**DATA PROVIDED**

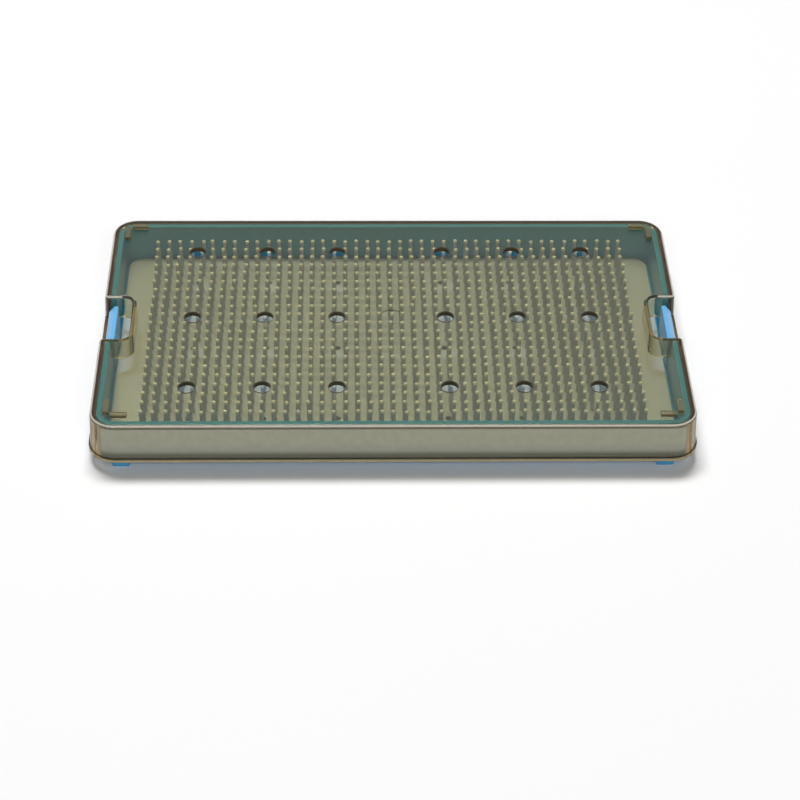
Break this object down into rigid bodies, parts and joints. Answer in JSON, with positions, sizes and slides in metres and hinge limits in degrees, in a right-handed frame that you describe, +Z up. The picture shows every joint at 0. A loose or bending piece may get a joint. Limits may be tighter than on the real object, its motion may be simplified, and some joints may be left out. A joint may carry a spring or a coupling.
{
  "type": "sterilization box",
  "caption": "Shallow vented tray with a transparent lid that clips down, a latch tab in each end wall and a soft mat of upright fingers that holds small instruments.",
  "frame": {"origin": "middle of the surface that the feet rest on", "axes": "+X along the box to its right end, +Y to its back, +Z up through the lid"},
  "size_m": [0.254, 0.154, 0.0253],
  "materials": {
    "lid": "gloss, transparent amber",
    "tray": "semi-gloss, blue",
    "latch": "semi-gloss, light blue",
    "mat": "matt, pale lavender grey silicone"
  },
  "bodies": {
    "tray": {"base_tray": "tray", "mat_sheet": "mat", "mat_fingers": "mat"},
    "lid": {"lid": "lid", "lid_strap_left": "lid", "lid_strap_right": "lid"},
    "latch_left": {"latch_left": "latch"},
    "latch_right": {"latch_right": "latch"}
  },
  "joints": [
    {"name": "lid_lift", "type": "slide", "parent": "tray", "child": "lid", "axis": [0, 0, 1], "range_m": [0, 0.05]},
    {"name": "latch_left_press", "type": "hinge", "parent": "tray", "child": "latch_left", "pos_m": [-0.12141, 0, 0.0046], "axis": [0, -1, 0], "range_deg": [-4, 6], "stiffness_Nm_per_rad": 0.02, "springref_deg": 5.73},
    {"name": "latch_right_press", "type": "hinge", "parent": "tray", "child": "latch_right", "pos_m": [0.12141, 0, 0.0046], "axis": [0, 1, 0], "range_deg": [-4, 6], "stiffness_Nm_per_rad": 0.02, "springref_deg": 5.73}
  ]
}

==

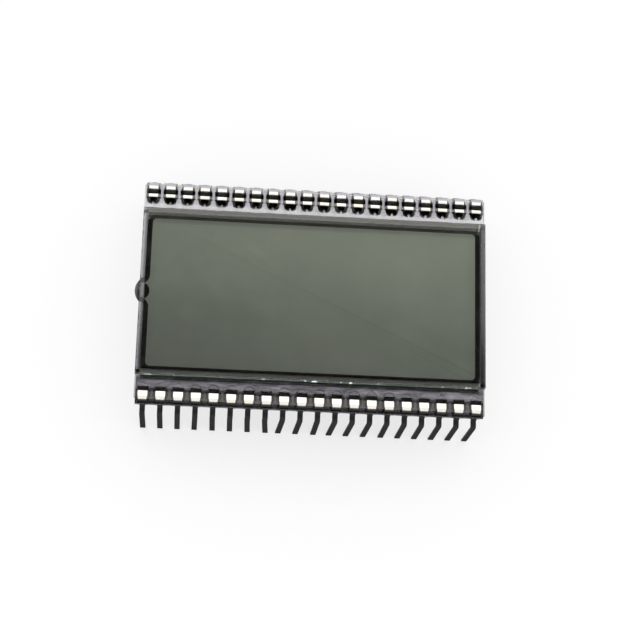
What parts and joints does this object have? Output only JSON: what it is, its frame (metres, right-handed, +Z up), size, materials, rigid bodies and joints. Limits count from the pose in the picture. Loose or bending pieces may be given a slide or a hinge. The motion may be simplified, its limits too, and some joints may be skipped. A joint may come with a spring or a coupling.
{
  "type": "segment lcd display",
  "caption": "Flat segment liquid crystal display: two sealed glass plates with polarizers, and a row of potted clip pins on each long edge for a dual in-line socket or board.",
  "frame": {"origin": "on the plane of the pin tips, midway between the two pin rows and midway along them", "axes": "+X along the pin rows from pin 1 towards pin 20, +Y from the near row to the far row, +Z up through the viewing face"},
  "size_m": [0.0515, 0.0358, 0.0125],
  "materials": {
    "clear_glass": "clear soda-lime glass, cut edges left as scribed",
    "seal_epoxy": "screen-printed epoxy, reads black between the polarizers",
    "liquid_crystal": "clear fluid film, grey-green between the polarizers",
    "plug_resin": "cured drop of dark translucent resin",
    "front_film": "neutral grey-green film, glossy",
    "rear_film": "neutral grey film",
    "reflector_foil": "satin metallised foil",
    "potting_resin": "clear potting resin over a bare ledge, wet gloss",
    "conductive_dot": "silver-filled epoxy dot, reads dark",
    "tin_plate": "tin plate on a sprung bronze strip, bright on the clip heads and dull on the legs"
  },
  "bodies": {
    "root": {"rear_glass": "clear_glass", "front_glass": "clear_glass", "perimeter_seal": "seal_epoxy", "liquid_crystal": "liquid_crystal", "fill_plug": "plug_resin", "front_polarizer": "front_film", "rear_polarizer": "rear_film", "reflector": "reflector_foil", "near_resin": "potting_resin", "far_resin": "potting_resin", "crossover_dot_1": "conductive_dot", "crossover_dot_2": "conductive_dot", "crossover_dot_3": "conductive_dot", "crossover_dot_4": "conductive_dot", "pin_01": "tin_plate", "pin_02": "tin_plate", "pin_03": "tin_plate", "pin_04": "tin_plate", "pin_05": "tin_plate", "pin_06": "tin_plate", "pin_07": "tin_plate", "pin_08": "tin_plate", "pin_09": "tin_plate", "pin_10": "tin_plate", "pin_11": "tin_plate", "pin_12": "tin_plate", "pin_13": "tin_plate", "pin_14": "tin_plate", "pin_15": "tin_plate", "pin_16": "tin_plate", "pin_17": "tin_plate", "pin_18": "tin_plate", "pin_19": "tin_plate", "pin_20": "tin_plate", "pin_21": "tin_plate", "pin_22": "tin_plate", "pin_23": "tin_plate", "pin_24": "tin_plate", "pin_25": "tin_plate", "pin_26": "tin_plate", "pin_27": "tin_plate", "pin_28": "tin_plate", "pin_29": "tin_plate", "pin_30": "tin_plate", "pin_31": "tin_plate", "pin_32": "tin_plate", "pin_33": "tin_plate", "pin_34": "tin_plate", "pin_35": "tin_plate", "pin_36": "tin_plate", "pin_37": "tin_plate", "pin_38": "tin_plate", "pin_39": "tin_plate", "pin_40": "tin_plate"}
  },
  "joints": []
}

---

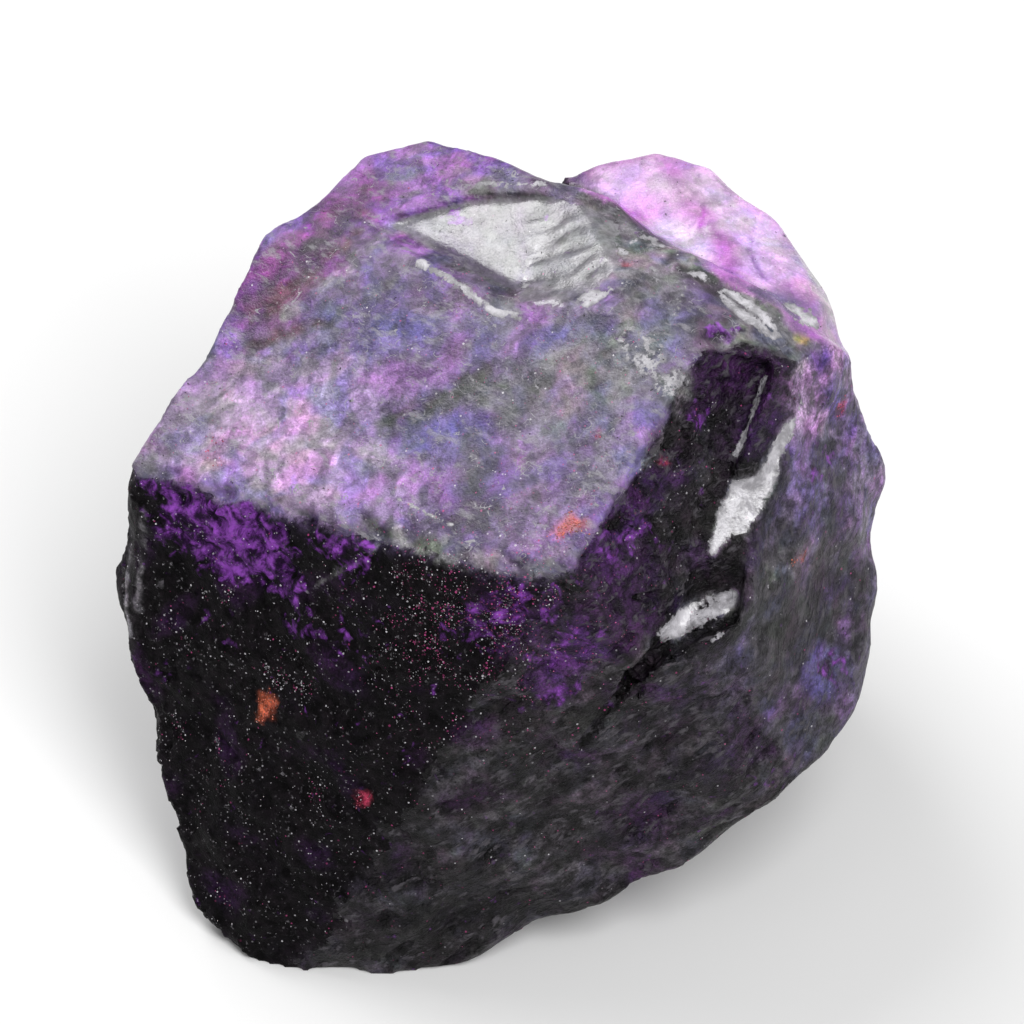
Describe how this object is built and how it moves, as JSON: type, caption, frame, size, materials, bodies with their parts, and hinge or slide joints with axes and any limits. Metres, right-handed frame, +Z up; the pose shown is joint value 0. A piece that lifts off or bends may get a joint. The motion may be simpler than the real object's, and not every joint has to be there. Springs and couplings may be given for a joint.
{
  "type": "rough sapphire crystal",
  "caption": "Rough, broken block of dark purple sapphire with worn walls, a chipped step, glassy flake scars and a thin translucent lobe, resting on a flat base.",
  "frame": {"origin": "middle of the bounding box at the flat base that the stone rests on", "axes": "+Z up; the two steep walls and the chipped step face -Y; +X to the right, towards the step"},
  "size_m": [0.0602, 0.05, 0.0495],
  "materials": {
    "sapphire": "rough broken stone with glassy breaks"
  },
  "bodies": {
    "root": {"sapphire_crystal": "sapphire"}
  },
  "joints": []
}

**AIM**
In the entries above, find every line with the word "rigid" and list it.

**RESPONSE**
Break this object down into rigid bodies, parts and joints. Answer in JSON, with positions, sizes and slides in metres and hinge limits in degrees, in a right-handed frame that you describe, +Z up. The picture shows every joint at 0. A loose or bending piece may get a joint. Limits may be tighter than on the real object, its motion may be simplified, and some joints may be left out. A joint may carry a spring or a coupling.
What parts and joints does this object have? Output only JSON: what it is, its frame (metres, right-handed, +Z up), size, materials, rigid bodies and joints. Limits count from the pose in the picture. Loose or bending pieces may be given a slide or a hinge. The motion may be simplified, its limits too, and some joints may be skipped. A joint may come with a spring or a coupling.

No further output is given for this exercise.